There will be a display of actual debris from the Mississippi coast, so that visitors can see firsthand the “green patina” (a pervasive mold) that has crept over the waterlogged gulf coast. Gray is also eager for a “touch table” that will allow visitors to handle actual items destroyed in the hurricane.

Artists participating in this exhibit include: Lori Gordon, Michelle Allee, Liz Schaffer, Vicki Niolet, Joe Tomosovsky, Ellis Anderson, Rhonda Blasingame, Hamilton Guenard, Megan Carney, Ken and Mary Davidson, Julie Nelson, Mary Shaw, Vathy Gray, Robert Brooks, Judi Macinnis, Mary Hardy, Don Beckmeier, Joey Rice, Ruth Thompson, Pat Odom, Brenda Randolf, and Marcel Anderson. Local artist Lisa Marik, who is working on the debris display, will also be featured.

A reception on August 18th (5-8 pm) will feature the jazz music of Envy, a special documentary, and guest speakers. An impressive assortment of government officials is expected to attend.

The Hennepin Gallery is located at 300 South 6th Street, Minneapolis, Minnesota.

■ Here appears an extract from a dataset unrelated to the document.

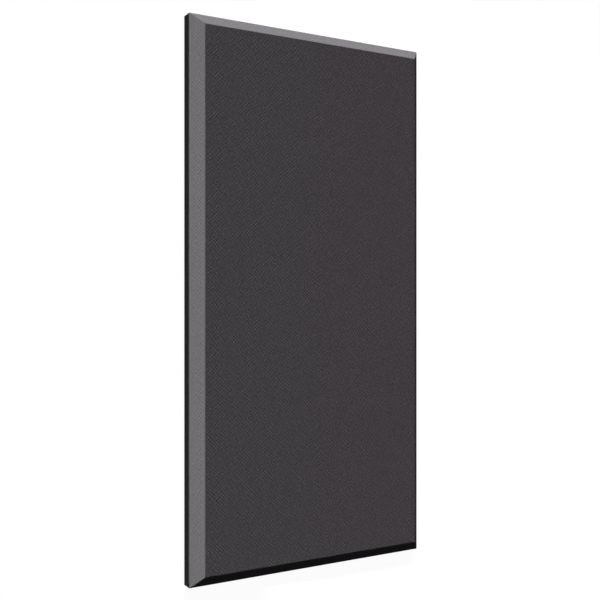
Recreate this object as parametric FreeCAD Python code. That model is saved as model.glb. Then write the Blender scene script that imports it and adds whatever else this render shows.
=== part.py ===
# A fabric-wrapped acoustic wall panel with bevelled edges, lying face up.
# A rigid fibre board has its front edges bevelled on all four sides. One piece of woven cloth
# covers its face, bevels and side walls, and is turned in and glued over the edge of the back.
# Millimetres. +X is across the panel, +Y along it, +Z out of its face.
# The origin is the centre of the back, at the level of the cloth that bears on the wall.
import FreeCAD
import Part
import math
import os

# Outer size of the finished panel
panel_width = 609.6
panel_length = 1219.2

# Profile of each edge: a square side wall, then a bevel that runs in to the face
wall_height = 25.4
bevel_width = 25.4
bevel_height = 25.4

# The cloth, and how far it is turned in over the back
cloth_thickness = 1.0
back_return = 45.0

# The board's hardened edges are slightly rounded, and the cloth follows them
board_edge_radius = 2.0

panel_thickness = wall_height + bevel_height
cloth_edge_radius = board_edge_radius + cloth_thickness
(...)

“People need art,” says Gray, “80% of people will say that they’re not interested, but we all need art…Every one of us wants to enhance our environment. We decorate our cars with bumper stickers, decorate our homes..” Many of the hurricane survivors have had their immediate needs attended to, but it’s not enough – “the spirit will die. It’s about rebuilding communities, helping artists…people have got to be able to do things to help themselves.”

Visit Minnesota Helpers

Photos by Dwayne Williams


Alyson ~ said...

Wow -- what a great post. I run a web site dedicated to helping people build a life of wealth and wellbeing, and would like to pass this info along to my readers, as well as find a way to help out in some way. Again, thanks for the post.
Alyson ~

Adam said...

Just wanted to say thanks for coming out and spreading the word about what we're trying to accomplish.